Le directeur de la publication refuse de répondre mais se permet tout de même un petit mail nous expliquant que nos remarques « ne permettent pas en l’état de conclure » et d’ajouter à notre attention une petite observation bienveillante :
« Quand on n’est pas sûr, on ne dit rien, même si c’est frustrant. »
Samedi 20h : le temps des aveux et des premières corrections
Il est comme ça Dany. D’abord Il se tait. Puis il s’énerve. Et enfin il réfléchit. Samedi, en début de soirée, je reçois un mail de sa part : « Après relecture, j’ai adouci l’article. Rajouté quelques ‘selon Bercy’ etpassé le titre au mode interrogatif ». Ah. On y vient. Il était temps.
Puis je me connecte sur le site et découvre que ASI maintient toujours avoir eu accès à ces fameux documents confidentiels.Je lui renvoie dimanche matin un nouveau message plus ferme. Je n’aurais plus jamais de réponse de sa part. Mais je découvrirai dimanche à la mi-journée sur son site des modifications majeures apportées au papier. Enfin.
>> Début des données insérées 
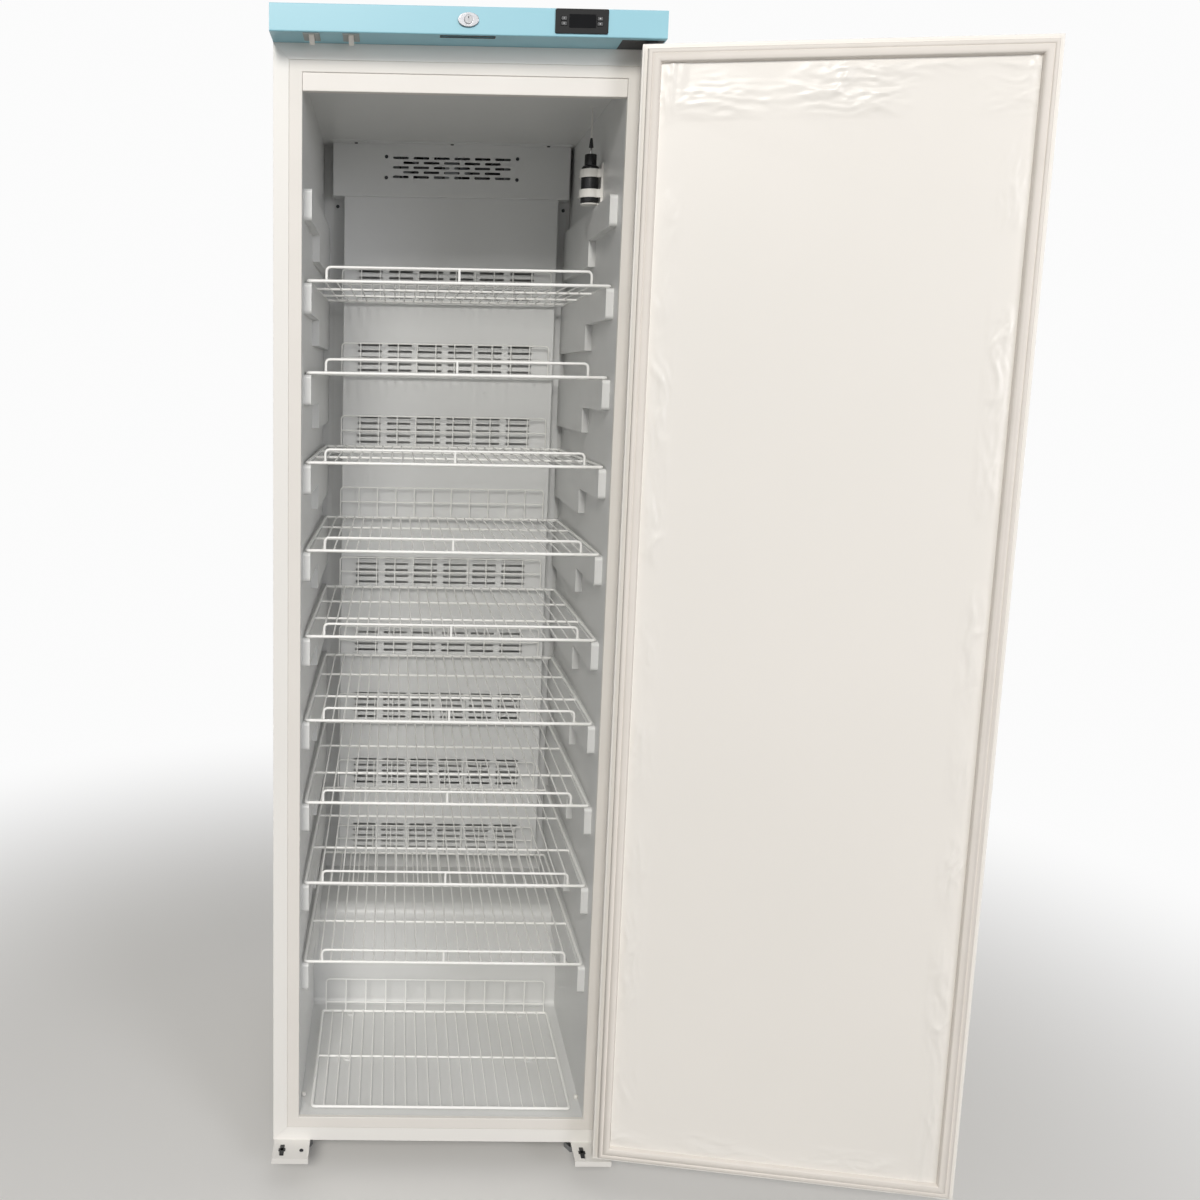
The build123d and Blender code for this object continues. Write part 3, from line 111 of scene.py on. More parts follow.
def addNode(material, kind, settings=None, links=None):
    node = material.node_tree.nodes.new(kind)
    for name, value in (settings or {}).items():
        if isinstance(name, int) or name in node.inputs:
            node.inputs[name].default_value = value
        else:
            setattr(node, name, value)
    for name, source in (links or {}).items():
        material.node_tree.links.new(source, node.inputs[name])
    return node


def newFinish(name, look):
    # base colour drifts between two near shades, and a fine grain lifts the surface
    material = bpy.data.materials.new(name)
    material.use_nodes = True
    material.node_tree.nodes.clear()
    place = addNode(material, "ShaderNodeTexCoord").outputs["Object"]
    cloud = addNode(material, "ShaderNodeTexNoise", {"Scale": 1 / look["cloudSize"], "Detail": 3.0}, {"Vector": place})
    shade = addNode(material, "ShaderNodeMix", {"data_type": "RGBA", 6: linearColour(look["colour"]),
                                                7: linearColour(look["shade"])}, {0: cloud.outputs["Fac"]})
    grain = addNode(material, "ShaderNodeTexNoise", {"Scale": 1 / look["grainSize"], "Detail": 2.0}, {"Vector": place})
    rough = addNode(material, "ShaderNodeMapRange", {"To Min": look["roughness"] - look["roughSpread"],
                                                     "To Max": look["roughness"] + look["roughSpread"]},
                    {"Value": grain.outputs["Fac"]})
    bump = addNode(material, "ShaderNodeBump", {"Strength": look["grainStrength"], "Distance": look["grainDepth"]},
                   {"Height": grain.outputs["Fac"]})
    shader = addNode(material, "ShaderNodeBsdfPrincipled", look.get("shader"),
                     {"Base Color": shade.outputs[2], "Roughness": rough.outputs[0], "Normal": bump.outputs[0]})
    addNode(material, "ShaderNodeOutputMaterial", links={"Surface": shader.outputs[0]})
    return material


def powderCoat(name, colour, shade, gloss=0.38):
    # sprayed and baked paint: even colour, soft sheen, a faint orange peel about 2 mm across
    return newFinish(name, {"colour": colour, "shade": shade, "cloudSize": 0.5, "grainSize": 2 * mm,
                            "grainDepth": 0.05 * mm, "grainStrength": 0.25, "roughness": gloss,
                            "roughSpread": 0.05, "shader": {"IOR": 1.5}})


def mouldedPlastic(name, colour, shade, gloss=0.42, grain=0.8 * mm, shine=0.5):
    # injection moulding: a fine matt texture from the tool, shade drifting with the flow
    return newFinish(name, {"colour": colour, "shade": shade, "cloudSize": 0.12, "grainSize": grain,
                            "grainDepth": 0.04 * mm, "grainStrength": 0.3, "roughness": gloss,
                            "roughSpread": 0.07, "shader": {"IOR": 1.47, "Specular IOR Level": shine}})


def formedLiner(name, colour, shade):
    # vacuum-formed sheet: smooth and softly glossy, with slow waves left by the cooling
    return newFinish(name, {"colour": colour, "shade": shade, "cloudSize": 0.35, "grainSize": 40 * mm,
                            "grainDepth": 0.25 * mm, "grainStrength": 0.3, "roughness": 0.36,
                            "roughSpread": 0.05, "shader": {"IOR": 1.53}})


def bareMetal(name, colour, shade, gloss=0.32, grain=1.2 * mm):
    # rolled or drawn metal, its grey broken up by handling
    return newFinish(name, {"colour": colour, "shade": shade, "cloudSize": 0.03, "grainSize": grain,
                            "grainDepth": 0.03 * mm, "grainStrength": 0.3, "roughness": gloss,
                            "roughSpread": 0.09, "shader": {"Metallic": 1.0}})


def softRubber(name, colour, shade):
    # extruded vinyl seal: matt, slightly waxy, with dust in its grain
    return newFinish(name, {"colour": colour, "shade": shade, "cloudSize": 0.06, "grainSize": 1.5 * mm,
                            "grainDepth": 0.06 * mm, "grainStrength": 0.4, "roughness": 0.6,
                            "roughSpread": 0.08, "shader": {"IOR": 1.5, "Sheen Weight": 0.1}})


def smokedLens(name, colour, shade):
    # polished dark acrylic over the display: almost black, with a sharp reflection
    return newFinish(name, {"colour": colour, "shade": shade, "cloudSize": 0.02, "grainSize": 12 * mm,
                            "grainDepth": 0.02 * mm, "grainStrength": 0.05, "roughness": 0.14,
                            "roughSpread": 0.03, "shader": {"IOR": 1.49, "Specular IOR Level": 0.15}})


finishes = {
    # painted steel sheet: white casing and door, light blue header, a cooler white inside, black compressor
    "casing_paint": powderCoat("whiteCasingPaint", "#F2F0EC", "#ECEAE5"),
    "header_paint": powderCoat("lightBlueHeaderPaint", "#9BCEDC", "#94C8D7", 0.36),
    "door_paint": powderCoat("whiteDoorPaint", "#F0EDE8", "#EAE7E1"),
    "inner_sheet_paint": powderCoat("whiteDuctPaint", "#E6E7E6", "#DEDFDF", 0.42),
    "compressor_paint": powderCoat("blackCompressorPaint", "#1B1B1C", "#262526", 0.45),
    # formed sheets: the pale grey liner and the warmer door panel, both softly glossy
    "liner_plastic": formedLiner("formedLinerPlastic", "#E2E2E0", "#DADBDA"),
    "door_panel_plastic": formedLiner("formedDoorPanelPlastic", "#EEEAE4", "#E6E2DA"),
    # moulded and extruded plastic: even and slightly matt, the black ones almost without shine
    "breaker_plastic": mouldedPlastic("extrudedFramePlastic", "#ECE8E2", "#E4E0DA", 0.4),
    "white_plastic": mouldedPlastic("whiteMouldedPlastic", "#F0EEEA", "#E6E4DF"),
    "light_bar_plastic": mouldedPlastic("whiteLampPlastic", "#F1EDE8", "#EAE5DF", 0.4),
    "switch_grey_plastic": mouldedPlastic("greySwitchPlastic", "#9FA5A4", "#8F9594"),
    "controller_plastic": mouldedPlastic("blackControllerPlastic", "#0C0D0E", "#131415", 0.5, 0.6 * mm, 0.25),
    "button_plastic": mouldedPlastic("blackButtonPlastic", "#3A3B3D", "#444547", 0.4, 0.6 * mm),
    "black_plastic": mouldedPlastic("blackMouldedPlastic", "#1E1F20", "#29292B"),
    "fan_blade_plastic": mouldedPlastic("blackFanPlastic", "#202122", "#2B2C2D", 0.35),
    "bottle_plastic": mouldedPlastic("blackBottlePlastic", "#141415", "#1E1E20", 0.28, 0.5 * mm),
    "handle_plastic": mouldedPlastic("whiteHandlePlastic", "#DCDCDA", "#D0D0CD"),
    "bush_plastic": mouldedPlastic("whiteBushPlastic", "#E5E3DC", "#D9D7CF", 0.5),
    "coated_wire": mouldedPlastic("whiteCoatedWire", "#FAFAF7", "#F4F4F1", 0.3, 3 * mm),  # dipped: whitest of all
    # seal and foam: dull and warm, with no highlight
    "gasket_rubber": softRubber("whiteGasketVinyl", "#E5DFD8", "#DBD5CD"),
    "foam": softRubber("creamInsulationFoam", "#E8DDBB", "#DCCFA8"),
    "display_glass": smokedLens("smokedDisplayAcrylic", "#0B0C0E", "#121316"),
    # metals: patchy zinc behind, greyer chrome and steel at the lock, bright probe, fins and copper inside
    "galvanised_sheet": bareMetal("galvanisedSheet", "#B4B8BA", "#9BA0A3", 0.42, 6 * mm),
    "lock_chrome": bareMetal("lockChrome", "#929396", "#7A7B7F", 0.3),
    "lock_steel": bareMetal("lockSteel", "#87888A", "#707174", 0.34),
    "probe_steel": bareMetal("probeStainlessSteel", "#B9B9B7", "#A5A5A3", 0.25),
    "bracket_steel": powderCoat("whiteBracketPaint", "#E9E7E3", "#DFDDD8", 0.45),  # steel under thick white paint
    "foot_steel": bareMetal("zincFootSteel", "#A7A9AB", "#8F9194", 0.4),
    "fin_aluminium": bareMetal("finAluminium", "#B7BABC", "#9DA0A3", 0.35),
    "copper_pipe": bareMetal("drawnCopper", "#C27A52", "#A8643F", 0.3),
}
clearFilm = newFinish("milkyProtectiveFilm", {  # thin polythene: glossy, milky, its tint drifting over the sheet
    "colour": "#F0ECE6", "shade": "#E7E4DE", "cloudSize": 0.6, "grainSize": 14 * mm, "grainDepth": 0.2 * mm,
    "grainStrength": 0.15, "roughness": 0.32, "roughSpread": 0.04, "shader": {"IOR": 1.5}})
screwSteel = bareMetal("blackenedScrewSteel", "#4A4B4D", "#38393B", 0.4)  # dark heads with dull glints
hingeShade = powderCoat("paintedHingeShade", "#2B2C2E", "#343537", 0.45)  # painted shade, black, with a soft sheen along its edges
pocketShade = powderCoat("paintedPocketShade", "#0C0D0E", "#121314", 0.7)  # painted shade of the unlit hollow, almost black
slotShade = softRubber("paintedSlotShade", "#161617", "#202022")  # painted shade behind the slots, black and matt, so that they read dark
markPaint = powderCoat("paleButtonMark", "#C9CBCC", "#BFC1C2", 0.5)  # pale print on the black buttons
for part in frame["record"]["subparts"]:
    mesh = nodes[part["node"]].data
    mesh.materials.clear()
    mesh.materials.append(finishes[part["material_slot"]])
print("materials ready")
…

Le site ASI ne prétend plus rien. Le site n’affirme plus avoir trouvé ces fameuses annexes. Et pour cause, comme c’était bien expliqué dans notre enquête de Cash Investigation par un responsable de la Commission européenne, « ces documents sont confidentiels en raison du secret industriel ». ASI avait dû louper ce passage. Fini le scoop. L’abonné d’ASI ne doit plus rien y comprendre.
Des excuses de Daniel Schneidermann? Non, vous n’y pensez pas. Moi, perso, j’ai cru un instant qu’il allait m’envoyer un petit mot d’excuses, en patron de publication responsable. Je pensais aussi qu’il était resté ce talentueux journaliste du Monde qu’il était pendant des dizaines d’années. De l’eau a coulé sous les ponts, et après avoir été dégagé de l’audiovisuel public, il a investi le net. Mais les moyens matériels et le temps d’enquête doivent manquer à Arrêtsurimages.net. Et ça se voit.
Pour finir, j’ai beau chercher, je ne trouve pas mieux que de citer notre héros du week-end : « Quand on n’est pas sûr, on ne dit rien, même si c’est frustrant ».